O presidente eleito da Argentina, Javier Milei, vai enfrentar dificuldades enormes para governar o país. E, tendo como ponto de partida a história recente do país, existe uma chance considerável de que não tenha sucesso e sequer consiga concluir o mandato que começa no dia 10 de dezembro. É a opinião de Carlos Vidigal, professor de história da UnB e estudioso da Argentina, em entrevista ao Brasil de Fato após a divulgação do resultado eleitoral.
As dificuldades do novo presidente, segundo ele, estarão concentradas em quatro aspectos: programas sociais, salários, inflação e dívida externa. Quanto aos dois primeiros itens, Vidigal vê uma lógica semelhante: o governo precisa tentar recompor os valores deteriorados em razão da inflação, o que no atual momento econômico, será “extremamente difícil”, assim como a geração de empregos, “que é algo que no momento sequer está no horizonte”.
Por sua vez, as razões dessas dificuldades no plano social são principalmente a inflação e a dívida externa. “Para enfrentar a inflação, não basta uma equipe econômica competente. É necessário um acordo político semelhante ao que ocorreu em outros países, como por exemplo, no caso do Brasil, na época do Fernando Henrique Cardoso, uma grande concertação política com os setores empresariais”.
Em relação à dívida, diz Vidigal, o governo “talvez até tenha maior facilidade para dialogar com o Fundo Monetário Internacional e com o governo de Washington, mas há um custo político muito grande que seria o seu discurso de extrema direita, uma vez que o (Joe) Biden é o presidente dos EUA e o discurso do Milei é muito semelhante ao do Donald Trump. Então, talvez esse seja o maior desafio internacional que tem repercussões políticas internas muito sérias”.
O professor da UnB acha que, se a perspectiva para o governo Milei for analisada à luz da história recente, provavelmente haverá fracasso na construção de maioria parlamentar. “Os liberais têm mostrado dificuldade enorme no sentido da construção de consensos básicos e creio que o governo Macri (2015-2019) é um excelente exemplo do fracasso dos liberais no governo. A oposição peronista poderá levar a greves e manifestações e, se houver demora muito grande no combate à inflação, provavelmente teremos um enfraquecimento precoce do governo, daí tenho dúvidas quanto à conclusão do mandato”.
Unión por la Patria/Twitter
Passado o choque pela derrota acachapante, argentinos saberão unir forças para a resistência, confia o presidente do PSOL
Unidade contra a extrema direita
O Brasil de Fato também ouviu Juliano Medeiros, presidente nacional do PSOL, sobre as razões que levaram à derrota de Massa e o que esperar da resistência progressista daqui em diante.

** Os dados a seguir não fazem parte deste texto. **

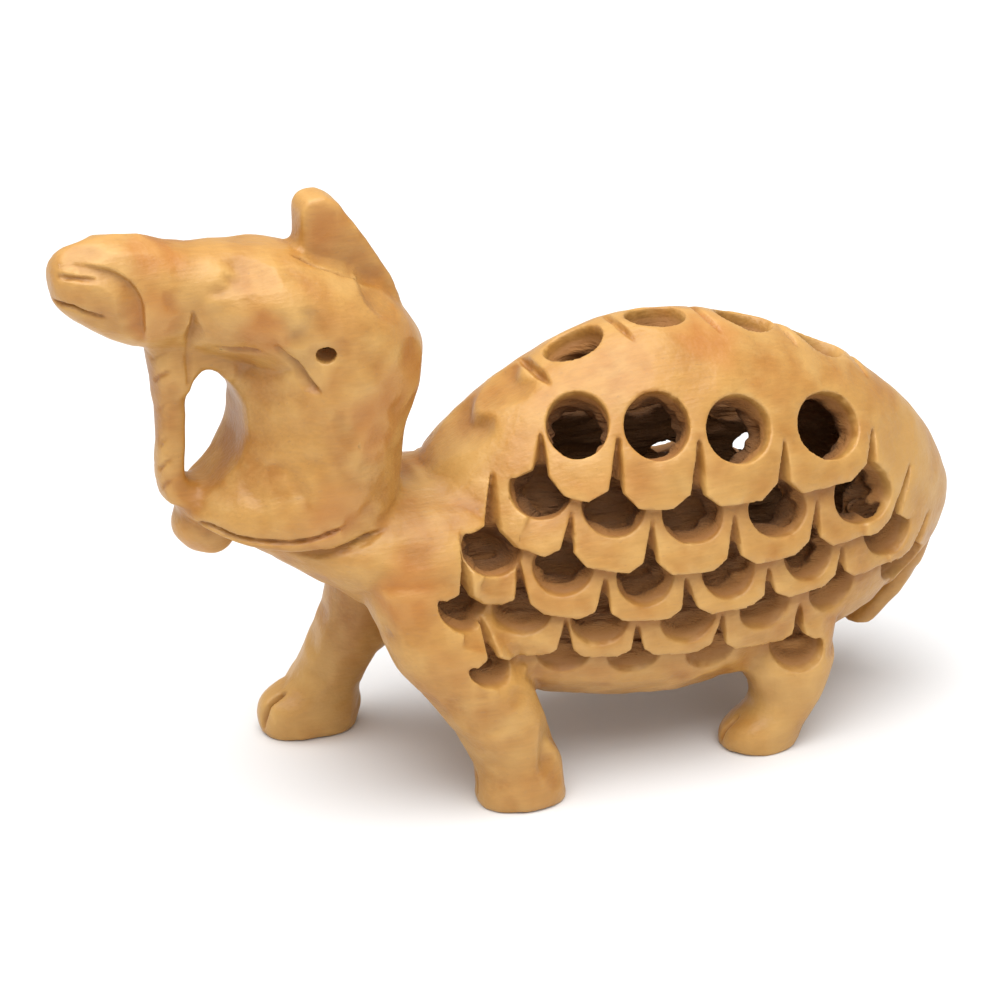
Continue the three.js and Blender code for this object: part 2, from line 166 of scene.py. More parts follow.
TAIL = [
    {"y": 35.4, "z": 21, "wide": 2.4, "deep": 1.6},
    {"y": 32.4, "z": 14.5, "wide": 2.6, "deep": 2},
    {"y": 29.4, "z": 10.5, "wide": 2.6, "deep": 2.4},
    {"y": 26.6, "z": 7.4, "wide": 2.3, "deep": 1.8},
]
LEGS = [
    [
        {"x": 8.6, "y": -32, "z": 27.5, "wide": 5, "deep": 6},
        {"x": 11, "y": -28.6, "z": 19, "wide": 5, "deep": 6.8},
        {"x": 12.2, "y": -24.6, "z": 12, "wide": 4.7, "deep": 5.8},
        {"x": 12.6, "y": -21.6, "z": 5.5, "wide": 4.4, "deep": 4.9},
        {"x": 12.7, "y": -21, "z": 1.5, "wide": 4.7, "deep": 5.2},
        {"x": 12.7, "y": -21, "z": -2, "wide": 4.2, "deep": 4.7},
    ],
    [
        {"x": -9, "y": -28.5, "z": 25.5, "wide": 5, "deep": 6},
        {"x": -10.6, "y": -30, "z": 15.5, "wide": 4.8, "deep": 5.4},
        {"x": -11.6, "y": -33.3, "z": 9, "wide": 4.3, "deep": 4.5},
        {"x": -12, "y": -35.3, "z": 5.5, "wide": 4.2, "deep": 4.7},
        {"x": -12, "y": -36.8, "z": 3, "wide": 4.4, "deep": 6},
        {"x": -12, "y": -36.9, "z": -2, "wide": 4.2, "deep": 5.6},
    ],
    [
        {"x": 9, "y": 12.5, "z": 15.5, "wide": 5.2, "deep": 6.4},
        {"x": 10.4, "y": 12.6, "z": 9.5, "wide": 4.6, "deep": 5.3},
        {"x": 11, "y": 12.2, "z": 5.3, "wide": 4, "deep": 4.1},
        {"x": 11, "y": 9.4, "z": 2.1, "wide": 4, "deep": 4.8},
        {"x": 11, "y": 8.8, "z": -2, "wide": 3.8, "deep": 4.4},
    ],
    [
        {"x": -9, "y": 15, "z": 15.5, "wide": 5.2, "deep": 7.5},
        {"x": -10.4, "y": 17.6, "z": 9.5, "wide": 4.6, "deep": 5.6},
        {"x": -11, "y": 19.6, "z": 5.3, "wide": 4, "deep": 4.2},
        {"x": -11, "y": 18.6, "z": 2.1, "wide": 4, "deep": 4.8},
        {"x": -11, "y": 18, "z": -2, "wide": 3.8, "deep": 4.5},
    ],
]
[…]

“A Argentina tem uma tradição de luta e mobilização político muito intensa. Imagino que as forças democráticas, populares vão sentar à mesa para organizar a resistência porque tem consciência, especialmente a partir das experiências do Brasil e dos Estados Unidos, do que significa um governo de extrema direita. Então, estou confiante de que vai haver um esforço de unidade”.
Medeiros acha que foi um erro da coalizão peronista, União pela Pátria, fazer um campanha mais ao centro, moderada, a partir do cálculo político de que, uma vez que já se conta com os votos dos eleitores de esquerda, é preciso conquistar os de centro. “Isso mostra uma incompreensão do que se tornaram os processos políticos na América Latina. Estão sendo marcados por polarização e quem não polariza, quem não vai pra cima, quem não mostra com clareza suas ideias, acaba tendo mais dificuldade de conquistar a confiança dos eleitores. Basta ver a campanha do presidente Lula em 2022, que foi muito mais combativa do que campanhas anteriores dele. Foi uma opção que agora está cobrando um preço, junto com a crise econômica e política, e levando a Argentina a esse desastre”.
O presidente do PSOL conta que chamou a atenção dele o fato de que, nas reuniões com integrantes da campanha de Massa, eles terem demostrando interesse na campanha presidencial brasileira de 2022, e não na de 2018, quando a esquerda perdeu e Jair Bolsonaro levou a extrema direita ao poder.
“Poucas pessoas olharam para a nossa campanha de 2018, que foi uma derrota. Só que a Argentina está mais parecida com o Brasil de 2018, imersa numa crise política, econômica e social, do que com o Brasil de 2022. Não estou aqui para julgar os erros e acertos, mas me parece que houve uma dificuldade de compreender o que estava acontecendo.”